4 Best Practices For Preventing Workout Injuries
When you lift weights, there is always the possibility of getting injured.
However, that risk isn’t as big as many people think…
In fact, one study showed that you are actually less likely to get hurt lifting weights than you are playing a sport like football or basketball.
That being said, the risk of injury is always there – and most people that have lifted weights for many years have probably sustained at least a few workout-related injuries.
Shoulder injuries and back injuries are probably the most common, but it is also possible to hurt your knees, wrists, ankles – or pull just about any muscle in your body.
Fortunately, there are several things that you can do to greatly reduce the chance of getting injured during your workouts.
In this article, I’ll walk you through 4 ‘best practices’ that I recommend following to help prevent getting hurt in the gym.
Best Practice #1: Lift Only What You Can Actually Lift
According to research done on gym injuries, the most common way to hurt yourself is by trying to lift more weight than you can properly handle, causing you to drop the weights on yourself.
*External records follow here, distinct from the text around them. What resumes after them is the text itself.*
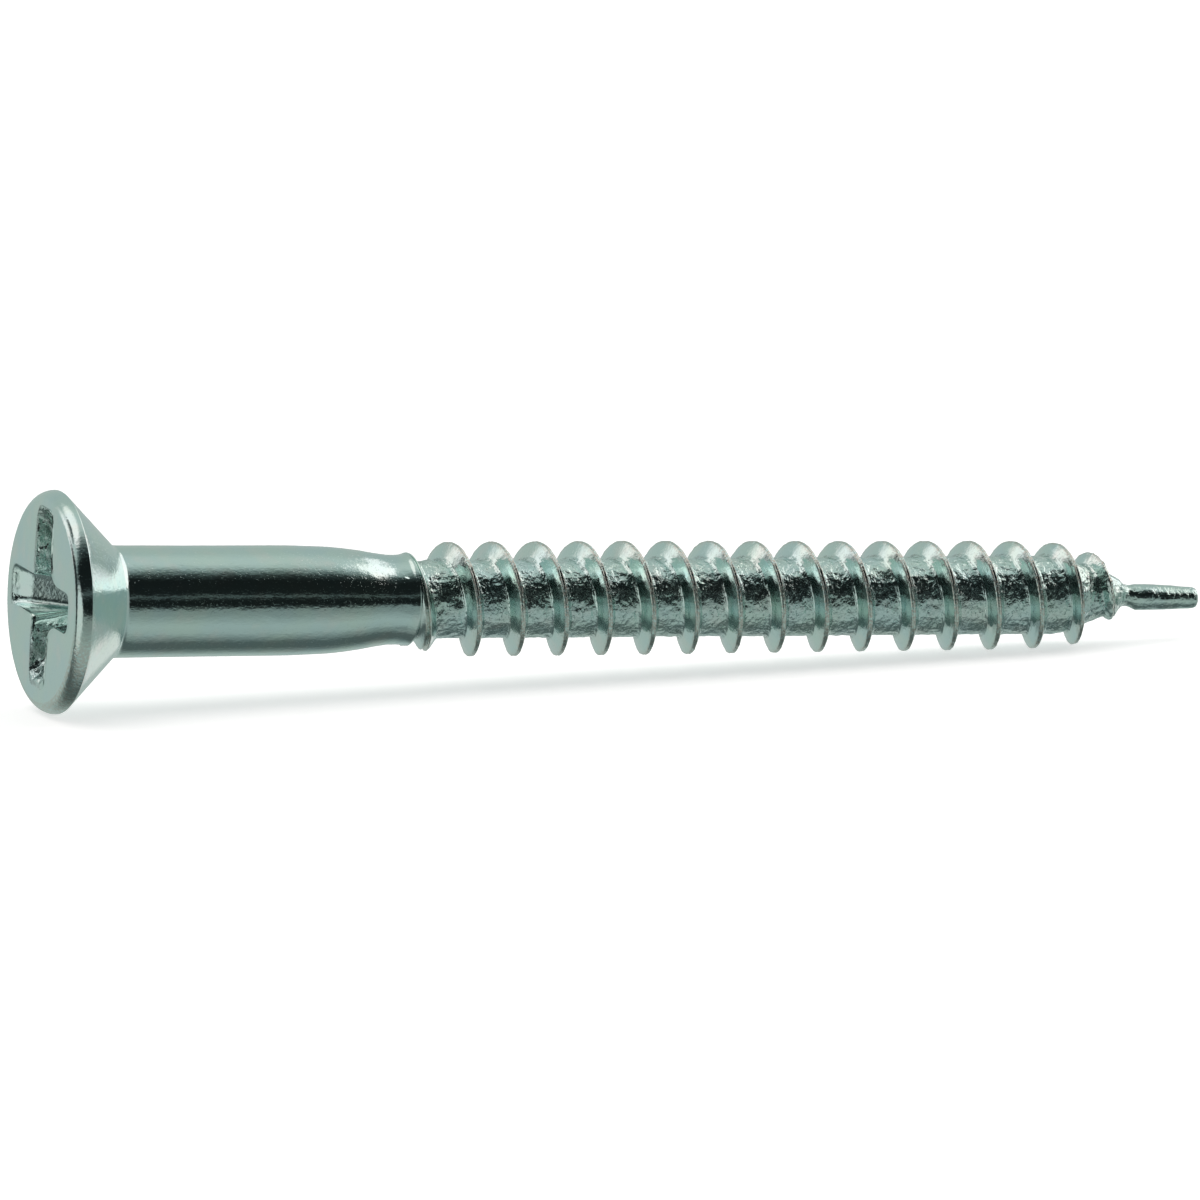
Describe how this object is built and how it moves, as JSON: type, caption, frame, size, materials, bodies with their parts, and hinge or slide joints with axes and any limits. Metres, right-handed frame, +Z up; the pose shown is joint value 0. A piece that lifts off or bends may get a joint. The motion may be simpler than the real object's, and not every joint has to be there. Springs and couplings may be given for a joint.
{
  "type": "wood screw",
  "caption": "Zinc-plated wood screw with a countersunk cross-recess head, plain shank, necked start to a right-hand thread, and a pointed tip.",
  "frame": {"origin": "centre of the head's flat top, on the screw's axis", "axes": "+X along the axis from the head to the tip, +Z up; the recess's wings lie along Y and Z"},
  "size_m": [0.0519, 0.0094, 0.0094],
  "materials": {
    "zinc_plated_steel": "bright zinc plating with a faint blue-green tint over cold-headed, thread-rolled steel"
  },
  "bodies": {
    "root": {"wood_screw": "zinc_plated_steel"}
  },
  "joints": []
}
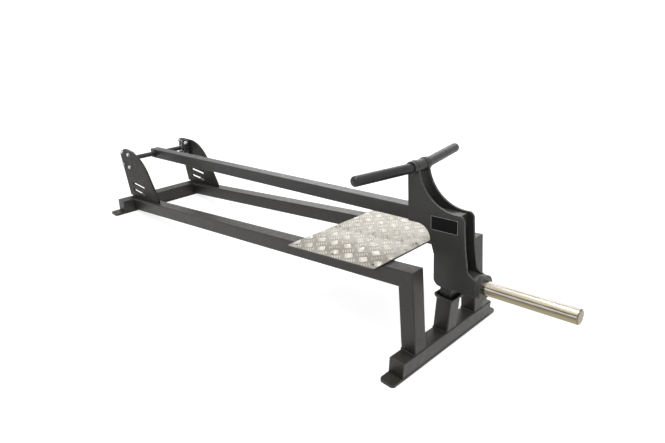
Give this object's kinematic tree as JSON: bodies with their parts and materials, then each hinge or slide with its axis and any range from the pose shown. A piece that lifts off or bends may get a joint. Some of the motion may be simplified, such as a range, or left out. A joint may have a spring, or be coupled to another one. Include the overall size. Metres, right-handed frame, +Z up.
{
  "type": "t-bar row machine",
  "caption": "Floor-standing chest-high row trainer: square-tube frame with foot plate, hinged lever arm on flanged bearings, weight sleeve and cross handle at the front.",
  "frame": {"origin": "centre of the front crossmember's base plate, on the floor", "axes": "+X along the machine towards the weight sleeve, +Y to the machine's left, +Z up"},
  "size_m": [2.4601, 0.654, 0.655],
  "materials": {
    "powder_coat": "satin charcoal powder coat",
    "cast_housing": "black painted casting",
    "zinc_plate": "zinc plated",
    "bare_steel": "ground steel",
    "brass_cage": "pressed brass",
    "rubber": "black rubber",
    "tread_aluminium": "raised-bar tread sheet",
    "dark_rivet": "dark rivet heads",
    "badge_black": "plain black plate with a pale border",
    "chrome_sleeve": "polished chrome"
  },
  "bodies": {
    "frame": {"front_base_plate": "powder_coat", "rear_base_plate": "powder_coat", "front_crossmember": "powder_coat", "rear_crossmember": "powder_coat", "crossmember_end_caps": "powder_coat", "front_post_left": "powder_coat", "front_post_right": "powder_coat", "rail_left": "powder_coat", "rail_right": "powder_coat", "foot_plate_base": "powder_coat", "tread_sheet": "tread_aluminium", "tread_rivets": "dark_rivet", "centre_post": "powder_coat", "buffer_cup": "powder_coat", "buffer_block": "rubber", "buffer_stud": "zinc_plate", "buffer_nut": "zinc_plate", "pivot_plate_left": "powder_coat", "pivot_plate_right": "powder_coat", "bearing_housing_left": "cast_housing", "bearing_housing_right": "cast_housing", "bearing_outer_rings": "bare_steel", "bearing_seals": "rubber", "grease_nipples": "zinc_plate", "bearing_bolts": "zinc_plate", "bearing_washers": "zinc_plate", "bearing_nuts": "zinc_plate"},
    "lever": {"bearing_inner_rings": "bare_steel", "bearing_set_screws": "zinc_plate", "pivot_shaft": "bare_steel", "pivot_boss": "powder_coat", "lever_arm": "powder_coat", "arm_end_caps": "powder_coat", "head_plate_left": "powder_coat", "head_plate_right": "powder_coat", "head_bottom_plate": "powder_coat", "head_ledge_plate": "powder_coat", "badge_plate": "badge_black", "sleeve_block": "powder_coat", "sleeve_core": "bare_steel", "sleeve_flange": "powder_coat", "weight_sleeve": "chrome_sleeve", "handle_bar": "powder_coat", "grip_bar_left": "powder_coat", "grip_bar_right": "powder_coat", "handle_spacer": "powder_coat", "handle_collars": "powder_coat", "grip_left": "rubber", "grip_right": "rubber"},
    "ball_set_left": {"bearing_balls_left": "bare_steel", "bearing_cage_left": "brass_cage"},
    "ball_set_right": {"bearing_balls_right": "bare_steel", "bearing_cage_right": "brass_cage"}
  },
  "joints": [
    {"name": "lever_pivot", "type": "hinge", "parent": "frame", "child": "lever", "pos_m": [-1.9545, 0, 0.273], "axis": [0, -1, 0], "range_deg": [0, 90]},
    {"name": "ball_turn_left", "type": "hinge", "parent": "frame", "child": "ball_set_left", "pos_m": [-1.9545, 0.164, 0.273], "axis": [0, -1, 0], "range_deg": [0, 36]},
    {"name": "ball_turn_right", "type": "hinge", "parent": "frame", "child": "ball_set_right", "pos_m": [-1.9545, -0.164, 0.273], "axis": [0, -1, 0], "range_deg": [0, 36]}
  ],
  "couplings": [
    {"joint": "ball_turn_left", "follows": "lever_pivot", "ratio": 0.3987},
    {"joint": "ball_turn_right", "follows": "lever_pivot", "ratio": 0.3987}
  ]
}
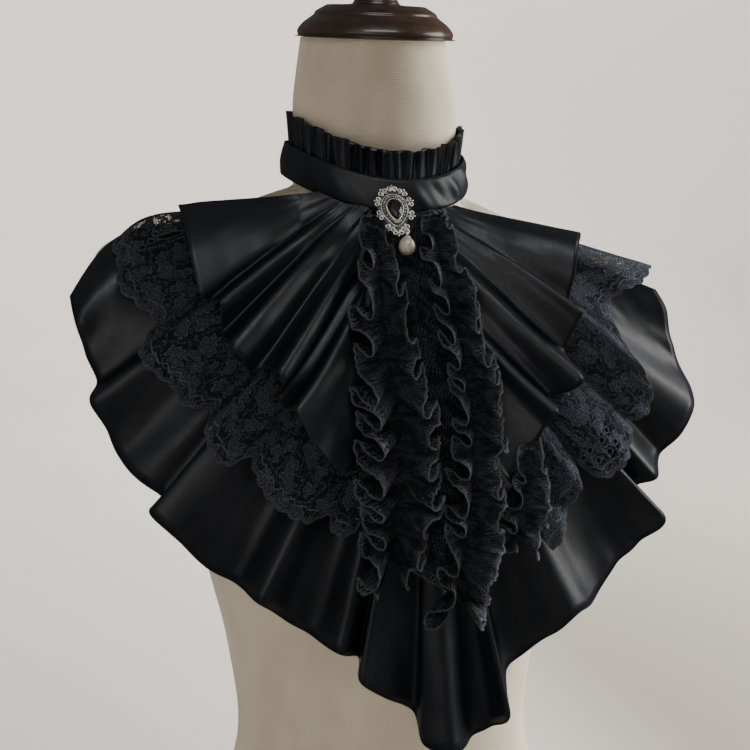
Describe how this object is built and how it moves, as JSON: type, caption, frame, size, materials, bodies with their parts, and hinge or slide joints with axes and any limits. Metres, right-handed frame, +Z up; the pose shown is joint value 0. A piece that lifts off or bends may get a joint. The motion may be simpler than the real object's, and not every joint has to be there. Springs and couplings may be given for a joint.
{
  "type": "ruffled jabot collar on a dress form",
  "caption": "Black satin and lace jabot with a frilled stand collar and a drop brooch, on a limbless dress form with a turned neck cap.",
  "frame": {"origin": "middle of the dress form's flat underside", "axes": "+Z up; the wearer faces -Y, so the wearer's left is +X"},
  "size_m": [0.4103, 0.2728, 0.7341],
  "materials": {
    "linen": "unbleached linen weave, matte",
    "wood": "dark brown lacquered turned wood",
    "satin": "black satin with a soft grey-brown sheen",
    "lace": "black embroidered lace, matte",
    "silver": "silver-plated filigree, slightly aged",
    "stone": "opaque black faceted glass stone",
    "pearl": "cream imitation pearl, soft lustre"
  },
  "bodies": {
    "root": {"form_torso": "linen", "form_neck_cap": "wood", "base_flounce": "satin", "lace_tier_right": "lace", "lace_tier_left": "lace", "satin_tier_right": "satin", "satin_tier_left": "satin", "front_panel": "lace", "ruffle_right": "lace", "ruffle_left": "lace", "ruffle_side": "lace", "collar_band": "satin", "collar_frill": "satin", "collar_tab": "satin", "brooch_setting": "silver", "brooch_stone": "stone"},
    "pearl_drop": {"brooch_pearl": "pearl"}
  },
  "joints": [
    {"name": "pearl_swing", "type": "hinge", "parent": "root", "child": "pearl_drop", "pos_m": [-0.0021, -0.08442, 0.5545], "axis": [0, 1, 0], "range_deg": [-15, 15]}
  ]
}
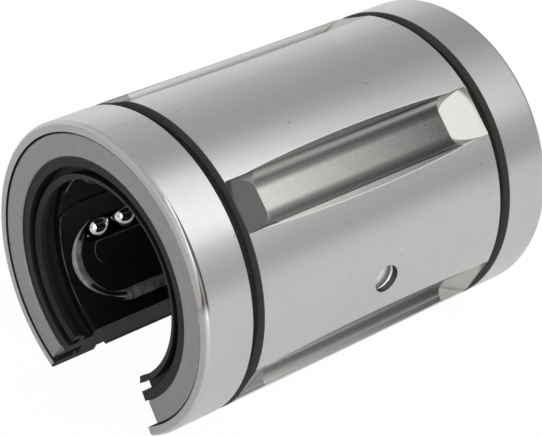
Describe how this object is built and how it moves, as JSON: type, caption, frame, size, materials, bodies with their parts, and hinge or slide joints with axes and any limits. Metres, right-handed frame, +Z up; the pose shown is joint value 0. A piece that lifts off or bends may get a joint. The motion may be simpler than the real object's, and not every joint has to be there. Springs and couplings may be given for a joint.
{
  "type": "open linear ball bushing",
  "caption": "Open linear ball bushing: slotted steel sleeve with ball circuits, plastic cage, end rings and lip seals, for a 25 mm shaft on a support rail.",
  "frame": {"origin": "on the bore's axis, halfway between the two ends", "axes": "+Y along the bore from the end shown in front to the rear end, +Z up, the slot opens towards -Z"},
  "size_m": [0.04, 0.058, 0.0373],
  "materials": {
    "ground_steel": "cylindrically ground bearing steel with matte stamped recesses and dark grooves",
    "end_ring_steel": "fine turned steel, dull grey",
    "black_plastic": "black moulded engineering plastic, satin",
    "black_rubber": "dark grey nitrile rubber",
    "bearing_steel": "polished bearing balls"
  },
  "bodies": {
    "housing": {"sleeve": "ground_steel", "ball_cage": "black_plastic", "front_end_ring": "end_ring_steel", "rear_end_ring": "end_ring_steel", "front_wiper_seal": "black_rubber", "rear_wiper_seal": "black_rubber"},
    "circuit_1_loaded_row": {"circuit_1_loaded_row": "bearing_steel"},
    "circuit_1_return_row": {"circuit_1_return_row": "bearing_steel"},
    "circuit_1_front_turn": {"circuit_1_front_turn": "bearing_steel"},
    "circuit_1_rear_turn": {"circuit_1_rear_turn": "bearing_steel"},
    "circuit_2_loaded_row": {"circuit_2_loaded_row": "bearing_steel"},
    "circuit_2_return_row": {"circuit_2_return_row": "bearing_steel"},
    "circuit_2_front_turn": {"circuit_2_front_turn": "bearing_steel"},
    "circuit_2_rear_turn": {"circuit_2_rear_turn": "bearing_steel"},
    "circuit_3_loaded_row": {"circuit_3_loaded_row": "bearing_steel"},
    "circuit_3_return_row": {"circuit_3_return_row": "bearing_steel"},
    "circuit_3_front_turn": {"circuit_3_front_turn": "bearing_steel"},
    "circuit_3_rear_turn": {"circuit_3_rear_turn": "bearing_steel"},
    "circuit_4_loaded_row": {"circuit_4_loaded_row": "bearing_steel"},
    "circuit_4_return_row": {"circuit_4_return_row": "bearing_steel"},
    "circuit_4_front_turn": {"circuit_4_front_turn": "bearing_steel"},
    "circuit_4_rear_turn": {"circuit_4_rear_turn": "bearing_steel"}
  },
  "joints": [
    {"name": "circuit_1_loaded_run", "type": "slide", "parent": "housing", "child": "circuit_1_loaded_row", "axis": [0, 1, 0], "range_m": [-0.00315, 0.00115]},
    {"name": "circuit_1_return_run", "type": "slide", "parent": "housing", "child": "circuit_1_return_row", "axis": [0, 1, 0], "range_m": [-0.00115, 0.00315]},
    {"name": "circuit_1_front_turn_swing", "type": "hinge", "parent": "housing", "child": "circuit_1_front_turn", "pos_m": [0.01412, -0.0172, -0.00288], "axis": [-0.9243, -0.225, 0.3082], "range_deg": [-16.2, 44.2]},
    {"name": "circuit_1_rear_turn_swing", "type": "hinge", "parent": "housing", "child": "circuit_1_rear_turn", "pos_m": [0.01412, 0.0172, -0.00288], "axis": [0.9243, -0.225, -0.3082], "range_deg": [-44.2, 16.2]},
    {"name": "circuit_2_loaded_run", "type": "slide", "parent": "housing", "child": "circuit_2_loaded_row", "axis": [0, 1, 0], "range_m": [-0.00315, 0.00115]},
    {"name": "circuit_2_return_run", "type": "slide", "parent": "housing", "child": "circuit_2_return_row", "axis": [0, 1, 0], "range_m": [-0.00115, 0.00315]},
    {"name": "circuit_2_front_turn_swing", "type": "hinge", "parent": "housing", "child": "circuit_2_front_turn", "pos_m": [0.0071, -0.0172, 0.01254], "axis": [-0.5788, -0.225, -0.7839], "range_deg": [-16.2, 44.2]},
    {"name": "circuit_2_rear_turn_swing", "type": "hinge", "parent": "housing", "child": "circuit_2_rear_turn", "pos_m": [0.0071, 0.0172, 0.01254], "axis": [0.5788, -0.225, 0.7839], "range_deg": [-44.2, 16.2]},
    {"name": "circuit_3_loaded_run", "type": "slide", "parent": "housing", "child": "circuit_3_loaded_row", "axis": [0, 1, 0], "range_m": [-0.00315, 0.00115]},
    {"name": "circuit_3_return_run", "type": "slide", "parent": "housing", "child": "circuit_3_return_row", "axis": [0, 1, 0], "range_m": [-0.00115, 0.00315]},
    {"name": "circuit_3_front_turn_swing", "type": "hinge", "parent": "housing", "child": "circuit_3_front_turn", "pos_m": [-0.00973, -0.0172, 0.01063], "axis": [0.5667, -0.225, -0.7927], "range_deg": [-16.2, 44.2]},
    {"name": "circuit_3_rear_turn_swing", "type": "hinge", "parent": "housing", "child": "circuit_3_rear_turn", "pos_m": [-0.00973, 0.0172, 0.01063], "axis": [-0.5667, -0.225, 0.7927], "range_deg": [-44.2, 16.2]},
    {"name": "circuit_4_loaded_run", "type": "slide", "parent": "housing", "child": "circuit_4_loaded_row", "axis": [0, 1, 0], "range_m": [-0.00315, 0.00115]},
    {"name": "circuit_4_return_run", "type": "slide", "parent": "housing", "child": "circuit_4_return_row", "axis": [0, 1, 0], "range_m": [-0.00115, 0.00315]},
    {"name": "circuit_4_front_turn_swing", "type": "hinge", "parent": "housing", "child": "circuit_4_front_turn", "pos_m": [-0.01312, -0.0172, -0.00597], "axis": [0.929, -0.225, 0.294], "range_deg": [-16.2, 44.2]},
    {"name": "circuit_4_rear_turn_swing", "type": "hinge", "parent": "housing", "child": "circuit_4_rear_turn", "pos_m": [-0.01312, 0.0172, -0.00597], "axis": [-0.929, -0.225, -0.294], "range_deg": [-44.2, 16.2]}
  ],
  "couplings": [
    {"joint": "circuit_1_return_run", "follows": "circuit_1_loaded_run", "ratio": -1},
    {"joint": "circuit_1_front_turn_swing", "follows": "circuit_1_loaded_run", "rad_per_m": -243.53},
    {"joint": "circuit_1_rear_turn_swing", "follows": "circuit_1_loaded_run", "rad_per_m": 243.53},
    {"joint": "circuit_2_return_run", "follows": "circuit_2_loaded_run", "ratio": -1},
    {"joint": "circuit_2_front_turn_swing", "follows": "circuit_2_loaded_run", "rad_per_m": -243.53},
    {"joint": "circuit_2_rear_turn_swing", "follows": "circuit_2_loaded_run", "rad_per_m": 243.53},
    {"joint": "circuit_3_return_run", "follows": "circuit_3_loaded_run", "ratio": -1},
    {"joint": "circuit_3_front_turn_swing", "follows": "circuit_3_loaded_run", "rad_per_m": -243.53},
    {"joint": "circuit_3_rear_turn_swing", "follows": "circuit_3_loaded_run", "rad_per_m": 243.53},
    {"joint": "circuit_4_return_run", "follows": "circuit_4_loaded_run", "ratio": -1},
    {"joint": "circuit_4_front_turn_swing", "follows": "circuit_4_loaded_run", "rad_per_m": -243.53},
    {"joint": "circuit_4_rear_turn_swing", "follows": "circuit_4_loaded_run", "rad_per_m": 243.53}
  ]
}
Why does this happen so frequently?
Well, for many people, it is easy to let your ego take charge during your workouts.
You want to feel strong – and be seen as strong by other gym goers – so you load on more weight to the bar than you can actually lift.
Then as you try to lift the weight, you find that it is too heavy, you lose your balance, and it all comes crashing down…
And even if you manage to avoid having the weight actually crush you, trying to bite off more than you can chew will have a degenerative impact on your joints and tendons overtime.
Remember, if you are unable to complete the prescribed number of reps using a full range of motion – going down to parallel on your squats, touching your chest with the bar when bench pressing – then you should reduce the amount of weight to where you can actually lift it properly.
Best Practice #2: Always Remember To Warm Up
I’ve covered how to warm-up properly before – but it is such an important point that I’m going to briefly touch on it again here.
In my experience, the vast majority of people don’t warm-up properly, if they even bother to warm-up at all!
They’ll do some static stretching when they first roll into the gym, which isn’t very effective.
Or they’ll do 1 or 2 half-assed light weight sets, before slamming on the heavy weights.
Instead, you want to be doing a proper warm-up routine for your first exercise that brings blood flow to the relevant muscles, increases body temperature, and gets you used to the movements that you’ll be doing.
Studies have shown that dynamically going through the motions of the exercises you’re about to do will substantially decrease your risk of injury.
So, without fail, you should take the extra 5-10 minutes to warm-up properly at the beginning of every workout.
No exceptions!
Best Practice #3: Make Sure That Your Form Is Perfect
If you don’t practice proper form when lifting weights, you are practically begging for an injury.
Form is one of those things that tends to deteriorate as we get more comfortable in the gym – and progress to heavier and heavier weights.
Before you know it, in your quest to pull more weight on your deadlift, you are rounding your lower back, putting yourself at risk of a herniated disk.
Or you aren’t properly tucking your shoulders when you bench press, setting yourself up for a potential rotator cuff injury.
Sometimes poor form can be the result of trying to lift too much weight (see the first point); however, other times it can simply be a lack of awareness of the nuances of how you’re supposed to be doing the movement.
This is especially true for compound exercises – like the squat, bench press, deadlift and military press – where you really need to have everything on point.
Best Practice #4: Don’t Ignore Early Warning Signs
There is an all-too-common belief held by many people that work out…
And that is that if something hurts, you should simply ‘work through’ the pain…
This means basically sucking it up, and continuing to plow through your workout even when something doesn’t feel right.
Let me be very clear here: this is incredibly stupid, and will massively increase the chance that you’ll set your progress back.
There is no badge of honor from persevering through crippling pain if all that it means is that you are unable to lift properly for the next month because of it!
Instead, the second that you feel that bad kind of pain – the kind that isn’t just muscle soreness, but something else – you should stop what you’re doing and regroup.
If you determine that you’ve pulled something, you should immediately leave the gym and cut your workout short.
I know that this isn’t always easy to do – but trust me that you’ll recover significantly faster if you heed early warning signs and stop immediately.